The RFC should be published next week (I am writing it right now ). As for a time schedule for the actual feature, it mainly depends by how quickly we (as a community) can reach an agreement on the API changes to make.

tqchen · February 19, 2021, 2:05pm

Thanks @monklof , This seems to be indeed interesting. Would you mind to share a bit more what the model looks like? cc @jroesch

monklof · February 22, 2021, 7:08am

@tqchen thanks.In our case it is distilled bert, the sequence length and hidden size are small, so the computation workload is not that large, and we want to take advantages of tvm’s operator fusion’s capabilities to speedup execution.

And the batch size is dynamic.

By our profiling results, the overhead introduced by relay vm in dynamic mode (5.52ms, BatchSize=1,Relay Batch Dim=Any) is unacceptable compared to static mode(1.24ms, BatchSize=1, Relay Batch Dim=1)

We have made a detailed analysis, the overhead comes mainly from three parts:

Relay Ops introduced by relay frontend, in BatchMatmul and StridedSlice, we add some new ops to do something like dynamic reshape, this ops are placed on GPU by default. TVM Ops(fused) increased to 2.24X to static mode.
TVM Ops introduced by relay pass ManifestAlloc to calculate memory assignment size at relay level, including shape functions and storage size calculation ops, this ops are placed on CPU by default. TVM Ops(fused) increased to 5.92X to static mode.
Instructions introduced by Relay VM, mainly load_const, alloc_tensor and alloc_storage, Instructions increased to 8.90X to static mode, the overhead introduced by executing vm’s instruction is also unacceptable.

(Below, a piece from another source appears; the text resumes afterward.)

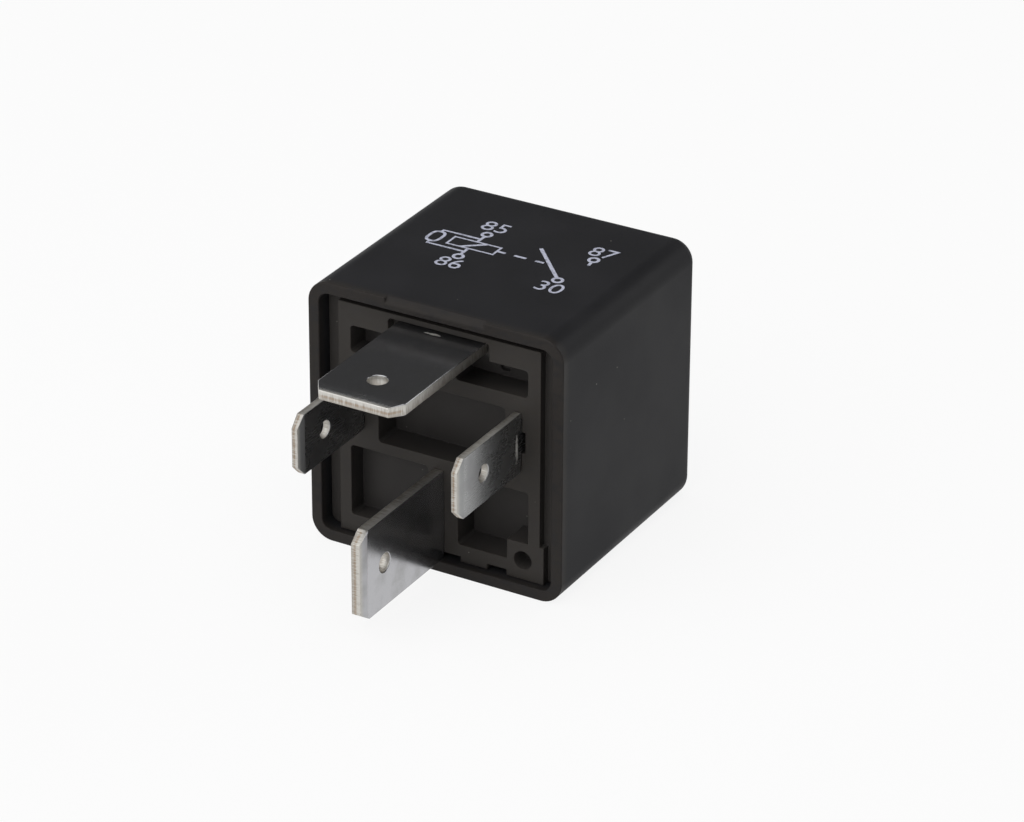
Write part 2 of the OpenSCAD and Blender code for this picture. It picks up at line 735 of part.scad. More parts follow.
module resistor() {
    cap = resistor_len * 0.24;
    waist_r = resistor_dia / 2 * 0.86;
    color("#c9b48a") lay_down() translate([0, resistor_y, circuit_z]) rotate([0, 90, 0]) {
        translate([0, 0, -resistor_len / 2 + cap / 2])
            cylinder(r = waist_r, h = resistor_len - cap);
        for (s = [-1, 1]) scale([1, 1, s]) translate([0, 0, resistor_len / 2 - cap]) {
            cylinder(r1 = waist_r, r2 = resistor_dia / 2, h = cap / 4);
            translate([0, 0, cap / 4]) cylinder(r = resistor_dia / 2, h = cap / 2);
            translate([0, 0, 3 * cap / 4])
                cylinder(r1 = resistor_dia / 2, r2 = resistor_dia / 2 * 0.7, h = cap / 4);
        }
    }
}

// Lead that leaves the resistor sideways and turns back to its blade's finger
module resistor_lead() {
    bend = 2 * lead_dia;
    x0 = resistor_len / 2;
    y1 = resistor_finger_y + finger_w / 2;
    translate([x0, resistor_y, circuit_z]) rotate([0, 90, 0])
        cylinder(d = lead_dia, h = lead_x - bend - x0);
    translate([lead_x - bend, resistor_y + bend, circuit_z]) rotate([0, 0, -90])
        rotate_extrude(angle = 90) translate([bend, 0]) circle(d = lead_dia);
    translate([lead_x, y1, circuit_z]) rotate([90, 0, 0])
        cylinder(d = lead_dia, h = y1 - resistor_y - bend);
}

module resistor_lead_85() { color("#c9c6c4") lay_down() mirror([1, 0, 0]) resistor_lead(); }

module resistor_lead_86() { color("#c9c6c4") lay_down() resistor_lead(); }

// ---- Contacts and moving parts ----

module fixed_contact() {
    color("#d7d4cf") lay_down() translate([0, contact_y, 0]) {
        translate([0, 0, tab_top]) cylinder(r = contact_r, h = contact_h - button_c);
        translate([0, 0, tab_top + contact_h - button_c])
            cylinder(r1 = contact_r, r2 = contact_r - button_in, h = button_c);
        translate([0, 0, tab_top - power_t]) cylinder(r = shank_r, h = power_t);
        translate([0, 0, tab_top - power_t - contact_head_h])
            cylinder(r = contact_head_r, h = contact_head_h);
    }
}

// Post of the back stop stands to the right of the fixed contact's arm
function stop_x() = arm_w / 2 + stop_gap;
stop_gap = 2.7;
stop_root = 2;           // post inside the base
stop_arm_h = 1.7;        // arm from the post to the tab
stop_tab_side = 0.5;     // tab on each side of the contact's head
stop_tab_end = 0.3;      // tab beyond the contact's head
stop_bend = 0.3;

module back_stop() {
    tab_w = 2 * (contact_head_r + stop_tab_side);
    foot_z = base_top - stop_root + seat;
    arm_z = stop_z - stop_arm_h;
    y_in = front_blade_y + stop_t / 2;
    color("#b9bbbd") lay_down() {
        side_plate(tab_w) bent_side(y_in, arm_z, stop_z,
            contact_y + contact_head_r + stop_tab_end, stop_t, stop_bend);
        block(tab_w / 2, stop_x() + stop_w, y_in - stop_t, y_in, arm_z, stop_z - stop_bend);
        block(stop_x(), stop_x() + stop_w, y_in - stop_t, y_in, foot_z, arm_z);
    }
}

module yoke_rivets() {
    color("#c2b280") lay_down() both_sides() translate([rivet_x, 0, yoke_rivet_z])
        rotate([-90, 0, 0]) rivet(leg_front, leg_back + spring_t + 2 * seat, rivet_r,
            rivet_head_r, rivet_head_h);
}

module armature() {
    z0 = pole_z + air;
    color("#8d8f92") lay_down() released() difference() {
        union() {
            round_block(-armature_w / 2, armature_w / 2, armature_front, leg_front - shoulder_gap,
                z0, z0 + armature_t, armature_r);
            block(-armature_w / 2, armature_w / 2, coil_y, leg_front - shoulder_gap,
                z0, z0 + armature_t);
            // narrow heel between the yoke's lugs, round where the spring passes
            side_plate(heel_w) {
                translate([coil_y, z0]) square([heel_y - coil_y, armature_t - spring_bend]);
                translate([coil_y, z0]) square([heel_y - spring_bend - coil_y, armature_t]);
                translate([heel_y - spring_bend, z0 + armature_t - spring_bend])
                    circle(spring_bend);
            }
        }
        both_sides() translate([rivet_x, heel_y - armature_rivet_reach, z0 - over])
            cylinder(r = rivet_r + pin_fit, h = armature_t + 2 * over);
    }
}

module armature_rivets() {
    z0 = pole_z + air;
    color("#c2b280") lay_down() released() both_sides()
        translate([rivet_x, heel_y - armature_rivet_reach, 0])
            rivet(z0, z0 + armature_t + spring_t + 2 * seat, rivet_r, rivet_head_r, rivet_head_h);
}

// Side outline of the contact spring, released: leg up the yoke's back, bend, tilted leaf
function spring_side() = let (
    round_to = 90 - stroke_deg,
    bend_r = spring_bend + spring_t,
    bend_end = heel_y - (heel_y - bend_y) * cos(stroke_deg) - (bend_z - pole_z) * sin(stroke_deg),
    leaf = bend_end - heel_y + spring_end,
    arc = function (r, a) [bend_y + r * cos(a), bend_z + r * sin(a)],
    tip = function (r) arc(r, round_to) + leaf * [-cos(stroke_deg), sin(stroke_deg)]
) [
    [spring_in_y, spring_foot_z], [spring_in_y + spring_t, spring_foot_z],
    for (i = [0:bend_steps]) arc(bend_r, i * round_to / bend_steps),
    tip(bend_r), tip(spring_bend),
    for (i = [bend_steps:-1:0]) arc(spring_bend, i * round_to / bend_steps),
];

// Leaf that is riveted to the yoke's back, bends round the heel and carries the contact
module contact_spring() {
    z0 = pole_z + armature_face;
    y_tip = heel_y - spring_end;
    tip_x = spring_tip_w / 2;
    color("#c58a4b") lay_down() difference() {
        side_plate(spring_w) polygon(spring_side());
        // window that softens the bend
        block(-window_w / 2, window_w / 2, heel_y - window_in, back_in, pole_z - window_drop,
            case_h);
        both_sides() translate([rivet_x, back_in, yoke_rivet_z]) rotate([90, 0, 0])
            cylinder(r = rivet_r + pin_fit, h = back_in - leg_front);
        released() {
            // taper from the armature to the contact, and round-cut end
            both_sides() translate([0, 0, z0 - over]) linear_extrude(spring_t + 2 * over) polygon([
                [spring_w, armature_front + taper_in], [spring_w / 2, armature_front + taper_in],
                [tip_x, contact_y + taper_out], [tip_x, y_tip + spring_tip_in],
                [tip_x - spring_tip_in, y_tip], [tip_x - spring_tip_in, y_tip - over],
                [spring_w, y_tip - over],
            ]);
            both_sides() translate([rivet_x, heel_y - armature_rivet_reach, z0 - over])
                cylinder(r = rivet_r + pin_fit, h = spring_t + 2 * over);
            translate([0, contact_y, z0 - over])
                cylinder(r = shank_r + pin_fit, h = spring_t + 2 * over);
        }
    }
}

module moving_contact() {
    z0 = pole_z + armature_face;
    face = pole_z + air + armature_t - contact_h;
    color("#d7d4cf") lay_down() released() translate([0, contact_y, 0]) {
        translate([0, 0, face]) cylinder(r1 = contact_r - button_in, r2 = contact_r, h = button_c);
        translate([0, 0, face + button_c]) cylinder(r = contact_r, h = z0 - face - button_c);
        translate([0, 0, z0]) cylinder(r = shank_r, h = spring_t);
        translate([0, 0, z0 + spring_t])
            cylinder(r1 = contact_head_r, r2 = contact_head_r - head_in, h = contact_head_h - seat);
    }
}

cover();
base();
terminal_30();
terminal_85();
terminal_86();
terminal_87();
yoke();
core();
bobbin();
coil_winding();
coil_lead_85();
coil_lead_86();
resistor();
resistor_lead_85();
resistor_lead_86();
fixed_contact();
back_stop();
yoke_rivets();
armature();
armature_rivets();
contact_spring();
moving_contact();
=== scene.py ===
"""Dresses a plug-in automotive relay: moulded case and base, plated blades and inner works.

The relay lies on its back with the printed side up, the blades point to -Y, and every size is in
millimetres until it reaches a mesh.
"""

import logging
import math
from dataclasses import dataclass, replace
from enum import Enum, IntEnum
from typing import Any, Iterable, Protocol, Sequence

import bmesh
import bpy
from mathutils import Matrix, Vector
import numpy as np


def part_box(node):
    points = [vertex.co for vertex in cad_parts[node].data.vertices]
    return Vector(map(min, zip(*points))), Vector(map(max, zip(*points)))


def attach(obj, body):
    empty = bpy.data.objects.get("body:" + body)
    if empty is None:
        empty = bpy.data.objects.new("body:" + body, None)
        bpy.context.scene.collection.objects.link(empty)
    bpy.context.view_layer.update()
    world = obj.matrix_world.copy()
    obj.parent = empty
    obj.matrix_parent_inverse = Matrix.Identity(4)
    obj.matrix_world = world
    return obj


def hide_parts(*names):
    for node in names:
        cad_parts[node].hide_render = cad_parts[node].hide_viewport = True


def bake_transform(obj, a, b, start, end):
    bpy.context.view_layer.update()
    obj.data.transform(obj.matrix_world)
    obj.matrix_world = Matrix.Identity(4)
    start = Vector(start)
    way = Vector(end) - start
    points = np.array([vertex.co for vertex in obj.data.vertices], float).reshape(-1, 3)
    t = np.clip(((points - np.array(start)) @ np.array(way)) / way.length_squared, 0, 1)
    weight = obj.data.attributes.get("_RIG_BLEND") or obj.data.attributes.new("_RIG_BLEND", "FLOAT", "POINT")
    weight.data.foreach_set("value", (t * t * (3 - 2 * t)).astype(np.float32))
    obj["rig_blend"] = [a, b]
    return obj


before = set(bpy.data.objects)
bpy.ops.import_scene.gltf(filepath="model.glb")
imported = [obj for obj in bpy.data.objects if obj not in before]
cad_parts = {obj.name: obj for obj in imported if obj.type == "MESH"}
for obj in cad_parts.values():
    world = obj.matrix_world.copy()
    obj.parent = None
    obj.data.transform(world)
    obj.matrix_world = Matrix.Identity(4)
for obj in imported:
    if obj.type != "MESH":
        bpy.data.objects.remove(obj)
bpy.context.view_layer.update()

MM = 0.001
WELD = 0.002 * MM
# Most values of a noise lie between these two.
BULK = (0.3, 0.7)
Colour = tuple[float, float, float]
WHITE: Colour = (1, 1, 1)
# The case's mouth, and its printed face.
MOUTH_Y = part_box("cover")[0].y / MM
FACE_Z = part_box("cover")[1].z / MM
log = logging.getLogger("relay")


class Body(str, Enum):
    """The two bodies that pieces ride on."""

    HOUSING = "housing"
    ARMATURE = "armature"


class Axis(IntEnum):
    """Directions on the relay: across, from the blades to the case's back, and up."""

    X = 0
    Y = 1
    Z = 2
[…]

Because of 1&2, after all relay passes is done and compiled to VM Bytecodes, there are left large amount of small pieces of tvm ops(PackedFunc), and the overhead is dominated by the calling to PackedFunc and related instructions such like alloc_tensor and load_const. Of course, we can do some work to reduce the number of auxiliary TVM Ops and VM Instructions, but ideally, the AOT approach should be more appealing, cause we can inline the small pieces of cpu calculation and eliminate the overhead of VM instructions, and the performance roofline should be higher than VM’s approach.